Why English TV star Emma Willis shouldn’t be shocked to learn she has ancestor who was in Orange Order
THE Orange Order says scores around the world should not be surprised to discover they have loyalist roots.
Chief Executive Iain Carlisle was speaking after television presenter Emma Willis reacted with shock after learning one of her forebearers was a member of the Orange Order.
The revelation came as the Big Brother frontwoman took part in the BBC ancestry programme Who Do You Think You Are?
At the outset of the show she spoke of her hopes that her family would be deeply intertwined with her home city of Birmingham.
While her mother’s family were, as Emma proudly put it, “grafters” who generation after generation were tradesmen in the city, her father’s line took her on an unexpected journey across the Irish Sea.
“I had absolutely no idea we had any Irish on my dad’s side,” she said on the ferry journey over.

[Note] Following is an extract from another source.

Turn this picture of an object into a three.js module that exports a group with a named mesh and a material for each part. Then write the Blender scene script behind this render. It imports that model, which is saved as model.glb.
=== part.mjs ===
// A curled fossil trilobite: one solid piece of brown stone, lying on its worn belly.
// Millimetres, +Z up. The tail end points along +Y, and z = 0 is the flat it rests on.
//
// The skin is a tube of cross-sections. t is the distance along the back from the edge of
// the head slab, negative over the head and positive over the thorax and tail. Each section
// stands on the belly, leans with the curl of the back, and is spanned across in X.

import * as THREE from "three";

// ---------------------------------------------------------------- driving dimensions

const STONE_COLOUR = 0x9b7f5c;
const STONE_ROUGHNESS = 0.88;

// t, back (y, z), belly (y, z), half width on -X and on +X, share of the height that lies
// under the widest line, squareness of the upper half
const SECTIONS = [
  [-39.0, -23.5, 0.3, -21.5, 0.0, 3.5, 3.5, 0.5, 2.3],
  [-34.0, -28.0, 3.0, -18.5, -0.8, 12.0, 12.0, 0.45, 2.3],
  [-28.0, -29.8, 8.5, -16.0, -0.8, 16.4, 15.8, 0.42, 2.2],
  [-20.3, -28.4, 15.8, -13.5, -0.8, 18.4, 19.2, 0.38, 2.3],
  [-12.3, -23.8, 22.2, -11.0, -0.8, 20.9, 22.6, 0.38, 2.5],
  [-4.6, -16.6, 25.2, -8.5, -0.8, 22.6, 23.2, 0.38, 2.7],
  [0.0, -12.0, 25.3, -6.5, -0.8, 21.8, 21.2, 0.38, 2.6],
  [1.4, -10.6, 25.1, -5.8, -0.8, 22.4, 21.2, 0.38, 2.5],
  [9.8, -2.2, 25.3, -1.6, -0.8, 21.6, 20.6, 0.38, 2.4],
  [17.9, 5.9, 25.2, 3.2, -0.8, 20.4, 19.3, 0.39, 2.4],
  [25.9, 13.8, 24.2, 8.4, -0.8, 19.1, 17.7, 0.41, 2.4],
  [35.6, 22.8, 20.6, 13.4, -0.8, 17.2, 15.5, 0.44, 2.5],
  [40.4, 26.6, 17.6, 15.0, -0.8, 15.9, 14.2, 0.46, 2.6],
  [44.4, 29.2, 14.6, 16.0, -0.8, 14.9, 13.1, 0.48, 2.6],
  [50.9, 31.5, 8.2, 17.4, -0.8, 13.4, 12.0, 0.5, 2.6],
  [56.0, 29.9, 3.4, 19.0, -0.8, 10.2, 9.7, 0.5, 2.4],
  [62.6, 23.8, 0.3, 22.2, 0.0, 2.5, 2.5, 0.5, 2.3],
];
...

She followed the trail of genealogical breadcrumbs to the town of Dunlavin, Co Wicklow, where she discovered that her five times great-grandfather Richard Fowler had been a gentleman landowner and also a member of the Orange Order in the late 1700s.
Dunlavin had been a place of sectarian tensions at the time as one of just a few majority Protestant towns in the south of Ireland. Genealogist Nicola Morris revealed to Emma that in November 1797 the Union Star newspaper — run by the republican United Irishmen — had published an article naming Fowler as “one of those privileged murderous Orange men”.
Looking shocked, Emma asked: “What is that, what’s Orangeman?”
She was informed that the Orange Order had been established in the 1790s in Ireland, and that its members were Protestants loyal to the British Crown.
However, the tale took a darker twist when it emerged that Fowler and two others had stabbed a father and son, Michael and Thomas Egan, as well as interrogating them. The pair survived the attack.
It is said Fowler believed the Egans, who were blacksmiths, were making weapons for the United Irishmen.
In 1798 the United Irishmen staged an uprising against British rule in Ireland.
Emma became tearful at the discovery, but was heartened to discover that tensions appeared to have subsided two generations later when her great-grandmother Harriet Fowler married a Catholic, Michael Kirwan.
Iain Carlisle, chief executive of the Orange Order, said that with tens of thousands of members of the institution not only in Ireland but also across the UK and further afield since its formation, finding a relative who was involved should not be all that surprising.
He told the Belfast Telegraph that the Orange Order received several enquiries every week from people from around the world who had ancestors who were members of the organisation.